A peek inside the lives of the rich, famous, and dead in Newport’s Gilded Age.
Newspaper reporter Emma Cross, who grew up in Newport, has an in with the wealthy crowd since she’s related to the Vanderbilts and engaged to well-connected Derrick Andrews. The couple has been invited to a small party at Beacon Rock, Edwin Morgan's estate, because of Derrick’s support for yacht racing. Though Emma is very different from the spoiled ladies of the Four Hundred, she can hold her own. When she hears a strange noise while on a stroll after dinner with Lucy Carnegie, the only female member of the New York Yacht Club, they discover the body of a dead woman floating near the dock. Thus begins an investigation that the wealthy yachting families would love to see buried along with the body, which is finally identified as that of Lillian Fahey by a picture she carried with the inscription “To Wally Darling, from L” and a ring with two initials.
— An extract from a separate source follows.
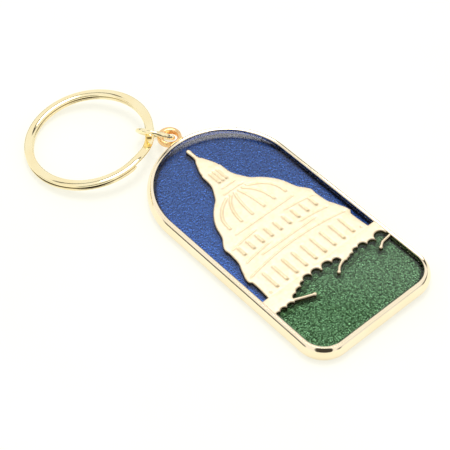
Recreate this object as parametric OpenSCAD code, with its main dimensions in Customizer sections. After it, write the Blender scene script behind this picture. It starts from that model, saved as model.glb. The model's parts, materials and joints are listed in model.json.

Emma, who has a long history of crime-solving, works well with her childhood friend Jesse Whyte but not so much with resentful homicide investigator Gifford Myers, who is perhaps too subservient to the wealthy families who support the local economy. As she learns more about the clever and independent Lillian, whose father’s designs make him a force in the yachting world, she becomes convinced that Lillian didn’t commit suicide and starts looking for motives for murder.
A middling mystery deftly contextualized by the backdrop of the still-standing Newport “cottages” of the period.